Let's test this API. Pass the following parameters:
subject
Claim Your Prize
html_body
<h2>Claim Your Prize</h2> <p>Dear Winner:</p> <p>Click the link below to claim your prize.</p>
text_body
Claim Your Prize
Dear Winner:
Click the link below to claim your prize.
The returned result is as follows:
[ { "pts": "0.1", "rule_name": "MISSING_MID", "description": "Missing Message-Id: header" }, { "pts": "-0.0", "rule_name": "NO_RECEIVED", "description": "Informational: message has no Received headers" }, { "pts": "3.1", "rule_name": "DEAR_WINNER", "description": "BODY: Spam with generic salutation of \"dear winner\"" }, { "pts": "-0.0", "rule_name": "NO_RELAYS", "description": "Informational: message was not relayed via SMTP" }, { "pts": "0.0", "rule_name": "HTML_MESSAGE", "description": "BODY: HTML included in message" } ]
As you can see, the phrase "Dear winner" is highly suspicious because it is frequently used in various spam emails.
Deploying This API Tool Online
By deploying this small tool online, you can detect spam anytime.
Since this tool is written in Python and requires Apache SpamAssassin to be installed beforehand, it might seem like you can only deploy it using services like AWS EC2 or DigitalOcean. However, these can be expensive and the deployment process is complex.
Are there more suitable tools?
Yes, you can use Leapcell to deploy it.
Leapcell supports the deployment of various languages, including Python, Go, and Rust. It uses a Docker architecture, enabling the installation of various underlying libraries. Most importantly, Leapcell charges only based on the actual number of API calls, meaning it's completely free to have a project sitting idle. This makes it significantly cheaper than platforms like AWS and DigitalOcean.

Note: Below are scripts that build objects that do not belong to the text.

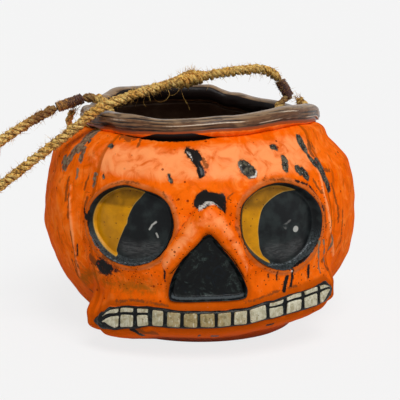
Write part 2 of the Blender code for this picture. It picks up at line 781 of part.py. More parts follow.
def cut_rope_hole(side, hole_angle, pot):
    """A round hole straight out through the neck, under the lip."""
    bpy.ops.mesh.primitive_cylinder_add(
        vertices=HOLE_SIDES, radius=HOLE_DIAMETER / 2 * MM, depth=HOLE_CUT_LENGTH * MM)
    cutter = bpy.context.object
    cutter.name = f"cutter_hole_{side}"
    place = rim_spot(hole_angle, 0.0, -HOLE_BELOW_CREST) * MM
    turn = Matrix.Rotation(math.radians(hole_angle), 4, "Z") @ Matrix.Rotation(math.pi / 2, 4, "X")
    cutter.matrix_world = Matrix.Translation(place) @ turn
    cut(pot, cutter)


def main():
    clear_scene()
    pot = build_pot()
    build_rim()
    build_eye("left", EYE_LEFT, pot)
    build_eye("right", EYE_RIGHT, pot)
    build_nose(pot)
    build_bridge()
    build_mouth()
    build_teeth()
    cut_rope_hole("left", LEFT_HOLE_ANGLE, pot)
    cut_rope_hole("right", RIGHT_HOLE_ANGLE, pot)
    build_rope_eye("left", LEFT_HOLE_ANGLE, EYE_ROUTE_LEFT, LEFT_BINDING)
    build_rope_eye("right", RIGHT_HOLE_ANGLE, EYE_ROUTE_RIGHT, RIGHT_BINDING)
    build_binding("left", LEFT_BINDING)
    build_binding("right", RIGHT_BINDING)
    handle = build_handle()
    splice = build_splice()
    hinge = bpy.data.objects.new("handle_hinge", None)
    hinge.location = pivot(LEFT_BINDING) * MM
    bpy.context.scene.collection.objects.link(hinge)
    bpy.context.view_layer.update()
    for piece in (handle, splice):
        piece.parent = hinge
        piece.matrix_parent_inverse = hinge.matrix_world.inverted()
    left = pivot(LEFT_BINDING)
    way = (pivot(RIGHT_BINDING) - left).normalized()
    print("handle hinge at", [round(value * MM, 5) for value in left],
          "along", [round(value, 5) for value in way])


main()
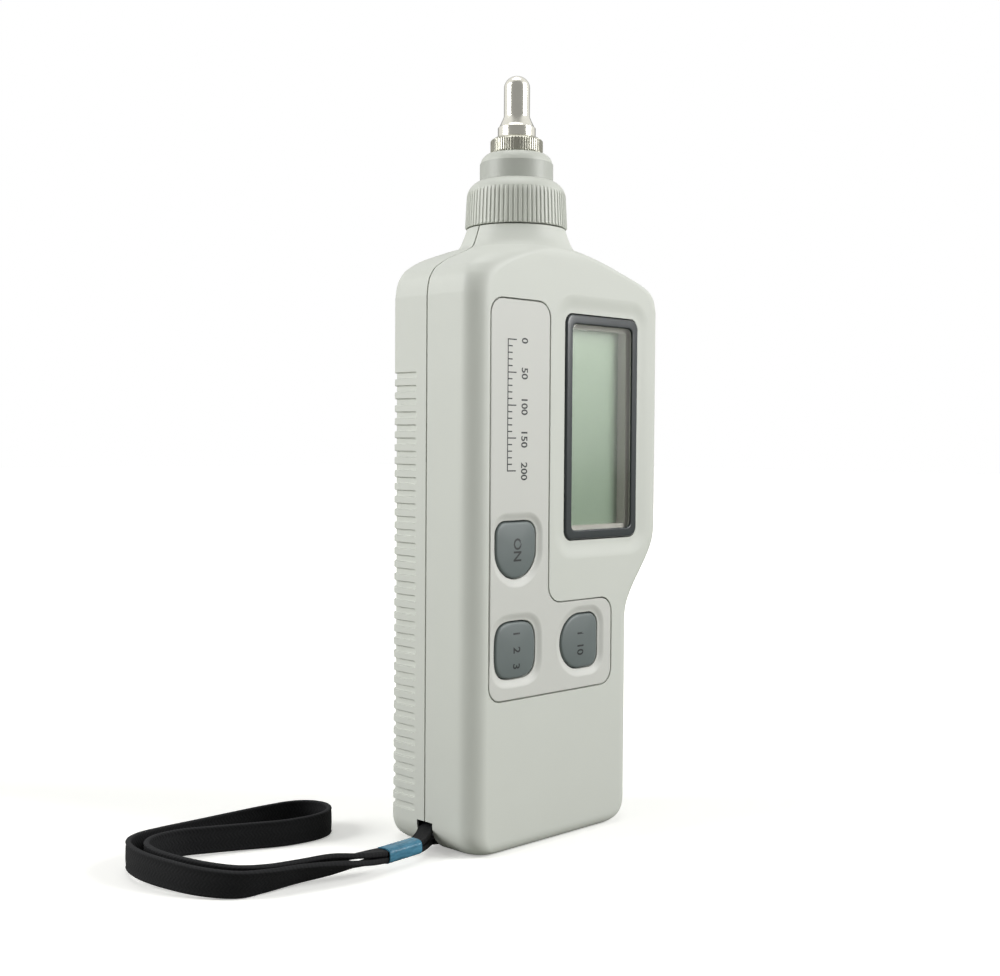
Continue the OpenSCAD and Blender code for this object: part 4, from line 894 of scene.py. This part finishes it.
keyPanel = plateY("keyPanel", panelOutline(-panel["gap"]), faceY, faceY + panel["thick"])
cut(keyPanel, *[dishCutter(which) for which in keyPlaces])
cut(keyPanel, *[keyHole(which, faceY - past, faceY + 3) for which in keyPlaces])
flatten(keyPanel, 0.05)
soften(keyPanel, 0.25, 3, 40, 40)
settle(keyPanel, "meter", "panel", "key_panel")
print("key panel ready")


# Keys: stem, flange, upright side, rounded edge and crowned top in one skin
def makeKey(which):
    x, z = keyPlaces[which]
    edge, half = keys["round"], keys["width"] / 2
    outer, flange = keyOutline(which, 0), keyOutline(which, keys["flange"])

    def ring(shape, y, share=1.0):
        return [(x + a * share, y, z + b * share) for a, b in shape]

    def crown(share):
        return faceY + keys["drop"] + (half * share) ** 2 / (2 * keys["crown"])

    stem = circle(keys["stemR"], len(outer))
    rings = [ring(stem, keys["stemBack"]), ring(stem, keys["flangeBack"]), ring(flange, keys["flangeBack"]),
             ring(flange, keys["flangeFront"]), ring(outer, keys["flangeFront"]),
             ring(outer, crown(1) + edge * 1.1)]
    for i in range(1, 6):
        a = math.radians(90 * i / 5)
        share = 1 - edge * (1 - math.cos(a)) / half
        rings.append(ring(outer, crown(share) + edge * (1 - math.sin(a)) * 1.1, share))
    rings += [ring(outer, crown(share), share) for share in (0.85, 0.75, 0.6, 0.45, 0.3, 0.15)]
    piece = soften(skin(which + "Key", rings), smooth=50)
    settle(piece, which + "_key", "key", which + "_button")


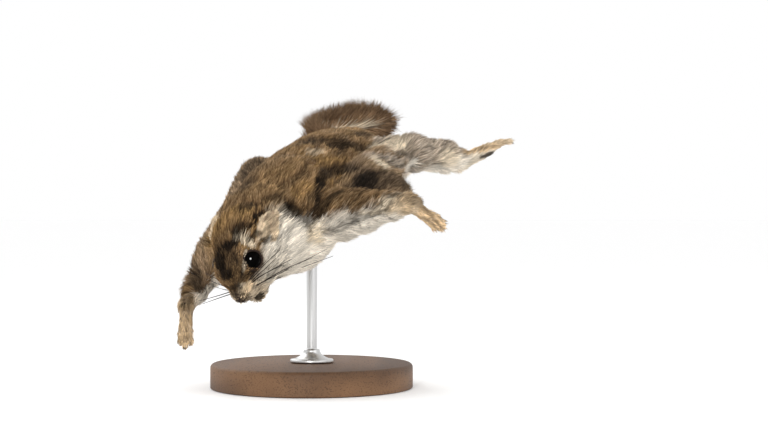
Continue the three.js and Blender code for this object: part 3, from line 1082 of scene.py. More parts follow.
    @staticmethod
    def normals(points: Vec, faces: Vec) -> Vec:
        """Works out how the skin faces.

        Args:
            points: Its points.
            faces: Its faces.

        Returns:
            The outward direction at each point.
        """
        a, b, c, d = (points[faces[:, corner]] for corner in range(4))
        cross = np.cross(c - a, d - b)
        total = np.zeros_like(points)
        for corner in range(4):
            for axis in range(3):
                total[:, axis] += np.bincount(faces[:, corner], cross[:, axis], len(points))
        return unit(total)

    def comb_tail(self, hide: Hide) -> None:
        """Combs the tail's hair out to both sides and towards its tip.

        Args:
            hide: The skin, changed in place.
        """
        tail = self.flesh.tail
        chosen = np.flatnonzero(among(hide.part, Part.TAIL))
        share, index, offset = tail.read(hide.points[chosen])
        side = np.clip(offset / (0.16 * tail.reach(share)), -1, 1)
        lean = tail.lean(share)
        out = (side * np.cos(lean))[:, None] * tail.across[index]
        onward = (np.sin(lean) + 0.5 * (1 - np.abs(side)))[:, None] * tail.along[index]
        hide.lie[chosen] = unit(out + onward)
        trimmed = 0.1 * (1 - ease(share, 0.05, 0.3)) + 0.08 * ease(share, 0.85, 1)
        full = tail.reach(share) * (0.86 - trimmed)
        hide.length[chosen] = np.maximum(full - 0.66 * np.abs(offset), 4.4)
        hide.width[chosen] = BRUSH.width
        hide.lift[chosen] = 0.1 + 0.1 * (1 - np.abs(side))
        hide.thick[chosen] = BRUSH.thick

    def trim(self, hide: Hide) -> None:
        """Shortens the hair towards the nose, round the eyes and at the ears, and bares the lids.

        Args:
            hide: The skin, changed in place.
        """
        place = self.flesh.bones.head.read(hide.points)
        near = among(hide.part, Part.HEAD)
        hide.length[near] *= (1 - 0.35 * ease(place[:, 0], -6, 13))[near]
        for side in (1, -1):
            gap = self.flesh.eye_gap(hide.points, side)
            hide.length *= np.where(near, 0.35 + 0.65 * ease(gap, 0.4, 4 if side > 0 else 2), 1)
            hide.thick *= np.where(gap < 0.35, 0, 1)
            hide.length *= 0.42 + 0.58 * ease(apart(hide.points, self.flesh.ear_middle(side)), 5.5, 10)
        ears = among(hide.part, Part.EARS)
        hide.length[ears], hide.width[ears], hide.lift[ears] = EAR.length, EAR.width, EAR.lift


class Tone(Enum):
    """What a patch of the coat is."""

    # Slate-dark fur; some of its patches are painted shadow, in the deep hollow beside the arm's fold
    # and on the belly.
    SLATE = "slate"
    GOLD = "gold"
    CREAM = "cream"
    GREY = "grey"
    # A darkening of pale fur: a duskier tone on head, neck and paws, and painted shade on the belly.
    DUSK = "dusk"
    TAN = "tan"


@dataclass(frozen=True)
class Patch:
    """A patch of a tone, placed where the sight line of one pixel of the photo meets the skin."""

    column: float
    row: float
    long: float
    wide: float
    turn: float = 0
    strength: float = 1


@dataclass(frozen=True)
class Eyepiece:
    """The camera: where it stands and how it sees."""

    place: Vec = fixed(30, -935, 71)
    width: int = 768
    height: int = 432
    focal: float = 2250
    sensor: float = 36

    def ray(self, pixel: tuple[float, float]) -> Vec:
        """Returns the direction of the sight line through a pixel."""
        across = (pixel[0] - self.width / 2) / self.focal
        down = (self.height / 2 - pixel[1]) / self.focal
        return unit(vec(across, 1, down))

    def make(self) -> None:
        """Makes the camera and gives it to the scene."""
        data = bpy.data.cameras.new("camera")
        data.sensor_width = self.sensor
        data.lens = self.focal / self.width * self.sensor
        camera = bpy.data.objects.new("camera", data)
        camera.location = Vector(self.place) * METRE
        camera.rotation_euler = (math.pi / 2, 0, 0)
        bpy.context.scene.collection.objects.link(camera)
        bpy.context.scene.camera = camera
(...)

The deployment steps are simple:
-
Push the project to GitHub.
-
In Leapcell, click "Create Service" and select this GitHub project.
-
Fill in the following command in the "Build Command" field to install SpamAssassin:
apt-get update && apt-get install -y spamassassin
sa-update
pip install -r requirements.txt
- Click "Submit."
Once deployed, you’ll have an API for spam validating! Whenever the API is invoked, it will run SpamAssassin, score the email, and return the score.